Hull Truck theatre founder returns in troubled times
- Published
Formed in a squat in the 1970s, theatre company Hull Truck went on to earn national acclaim. It is now in a £15m purpose-built theatre - but in recent years has been in crisis. Founder Mike Bradwell talks about returning after three decades.
Hull in 1971 was, Mike Bradwell says, "the least likely place in the world to start an experimental theatre company".
So he started one.
"We lived in what essentially was a squat and our office was the telephone box outside," Bradwell recalls. "I suppose you could describe us, if you wanted to be uncharitable, as a bunch of hippies.
"I wanted to make theatre about the kind of people we were and the kind of people we knew. There were not many plays being made that reflected the problems, tribulations and politics of our generation. So we created plays."
And the name? "Hull Truck came from Hull and travelled about in a truck." Oh. "We started out by basically stealing a van and we found the props in skips."
The company's early existence was capricious and precarious. Their breakthrough came in 1974 when they took a play to the Bush Theatre in London - and, returning to the Bush with every new play for the next decade, Hull Truck became a national force.
Bradwell left in 1982 and Hull Truck flourished under his successor John Godber, whose plays like Bouncers and Up 'n' Under earned the company Olivier Awards, Los Angeles Critics' Circle Awards and commercial success.
After 26 years at the helm, Godber left in 2010, a year after the company moved into its shiny £15m home, just a mile from the original squat.
But the company began to struggle, burdened by increased costs from the new building and declining income. It was lambasted for abolishing the post of artistic director and received £1m in emergency Arts Council England funding last year to keep it afloat.

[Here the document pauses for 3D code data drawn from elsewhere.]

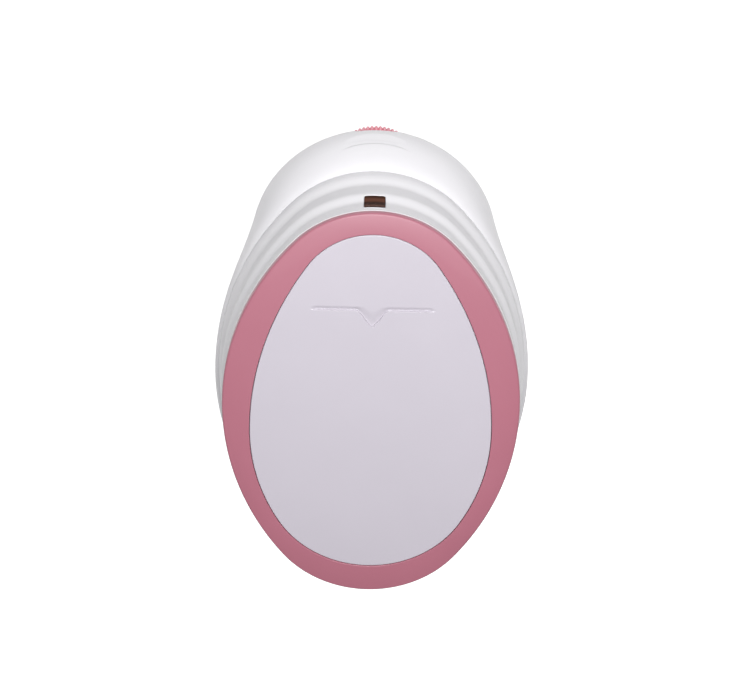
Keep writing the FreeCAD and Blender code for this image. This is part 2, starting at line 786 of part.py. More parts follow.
def make_status_led():
    centre = "(window_low + window_high) / 2"
    front = "face_y + face_top + rim - front_wall - lamp_gap"
    lamp = cylinder("lamp_bulb", "lamp_radius", "lamp_length", "0", f"{front} - lamp_length", centre, "Y")
    keep("status_led", lamp)
    leads = []
    for side, sign in SIDES:
        x = f"{sign} * lead_pitch / 2"
        route = [
            (x, f"{front} - lamp_length", centre),
            (x, "lead_bend_y", centre),
            (x, "lead_bend_y", "board_top"),
        ]
        leads.append(wire_tube(f"lamp_lead_{side}", route, size("lead_bend"), size("lead_radius")))
    group("led_leads", leads)


def make_hull(name, shrink, numbers, lowest, straight):
    """The rear hull's form through level sections, moved inwards by a wall."""
    first = loose_sketch(name + "_section0", "parting - hull_seam")
    draw_egg(first, FACE.offset(f"step_outer - ({shrink})"))
    sections = [first]
    for number in numbers:
        sketch = loose_sketch(f"{name}_section{number}", f"hull{number}_z")
        draw_egg(sketch, hull_section(number).offset(f"-({shrink})"))
        sections.append(sketch)
    neck = loose_sketch(name + "_neck", lowest)
    draw_egg(neck, NECK.offset(f"-({shrink})"))
    sections.append(neck)
    loft = doc.addObject("Part::Loft", name)
    loft.Sections = sections
    loft.Solid = True
    loft.Ruled = straight
    return loft


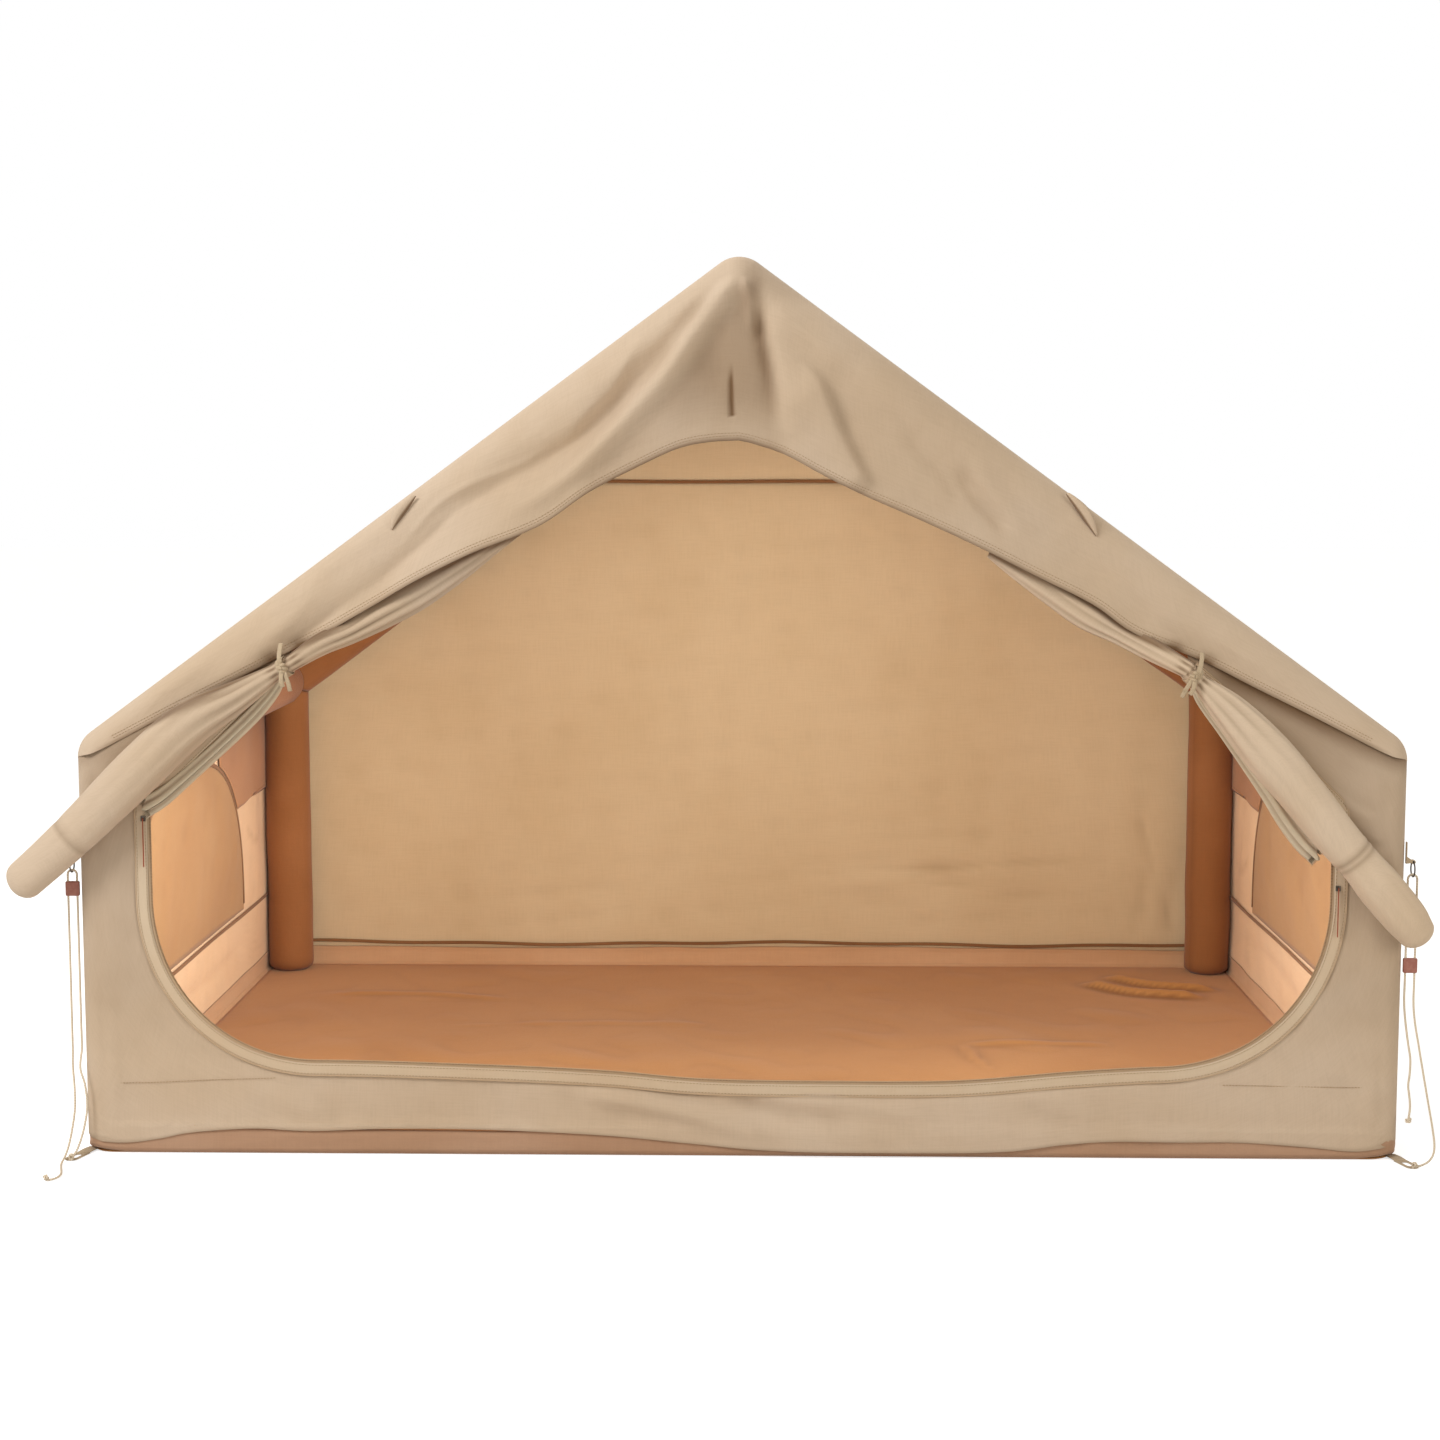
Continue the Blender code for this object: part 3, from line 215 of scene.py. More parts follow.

A new artistic director has just been appointed (in Mark Babych), the chief executive has left and new managers are attempting to reverse the decline.
"Hull's a very big ship and it's been, if you like, sailing through some very stormy waters," Bradwell says. "It will take a certain time to turn it around.
"The idea of having an artistic director at the helm of a theatre is exactly how it should be, as opposed to an executive producer."
Against this backdrop, Bradwell is returning to direct the comedy Queen of the Nile, his first main house play for the company for 30 years.
Bradwell, who was artistic director of the Bush Theatre from 1996-2007, believes a new generation with the same drive and ethos as his original troupe is now emerging to shake up the status quo.
"I think the political climate and economic climate are such that, rather than waiting for somebody to give you a job, groups of young actors, writers and directors, rather like we did in 1971, are getting together and making their own theatre, and getting in the back of vans and doing it," he says.
He points to the Hull-based Middle Child, whose manifesto, external says society is in a "precarious situation" and declares the desire to "make work that speaks to our generation about important issues".
Bradwell also says the most recent crop of graduates at the drama school where he teaches have gone on to form six new companies.
"They are little companies with the same spirit as I started out with, going out and making theatre because nobody's going to employ them to do it," he says.
At a time when many regional theatres are warning of dire consequences of government and council funding cuts, could the hard times actually stimulate a new burst of creativity?
"You can sort of either make good theatre on no money or lots of money," Bradwell replies.
"There will always be people for whom theatre is not a job, it's a way of life. And it won't make any difference whether they're at the Royal National Theatre with a grant of £25bn a year [sic] or they are in Hull in a squat."
He is, though, quick to add that non-commercial theatres do need a subsidy to survive. "You are not going to get experimental and provocative work unless you have some sort of support to make it happen."
Bradwell's new play Queen of the Nile is funny and bawdy more than experimental and provocative. In the play, we follow Debbie, a forty-something Yorkshire woman who yearns for a new life and discovers sex tourism in Luxor, Egypt.
It also stars Dudley Sutton (Tinker from TV classic Lovejoy) as a camp restaurant owner and, beneath the surface, floats issues like tourist exploitation, inter-cultural relationships and the Arab Spring.
Bradwell went to see Luxor for himself just after Christmas. "What I discovered was that virtually everybody there was from the north of England, and an awful lot of people from Yorkshire," he says.
"It's almost like people used to go to Blackpool then Torremolinos - now they go to Luxor. It's Blackpool with archaeology."
The play, a sauced-up Shirley Valentine, was written by Luxor regular Tim Fountain. He is best known for Sex Addict, a show in which he would ask the audience to choose a man for him to sleep with from an internet sex site every night.
Fountain recalls the inspiration for Queen of the Nile - an Englishwoman in Luxor in her 60s or 70s who told him: "I love it here because the beer's cheap, the men are cheap and they've got Emmerdale on satellite."
Fountain says: "It made me laugh so much that I though, oh my God, there really is a play in this."
Queen of the Nile opens at Hull Truck on Thursday 18 April.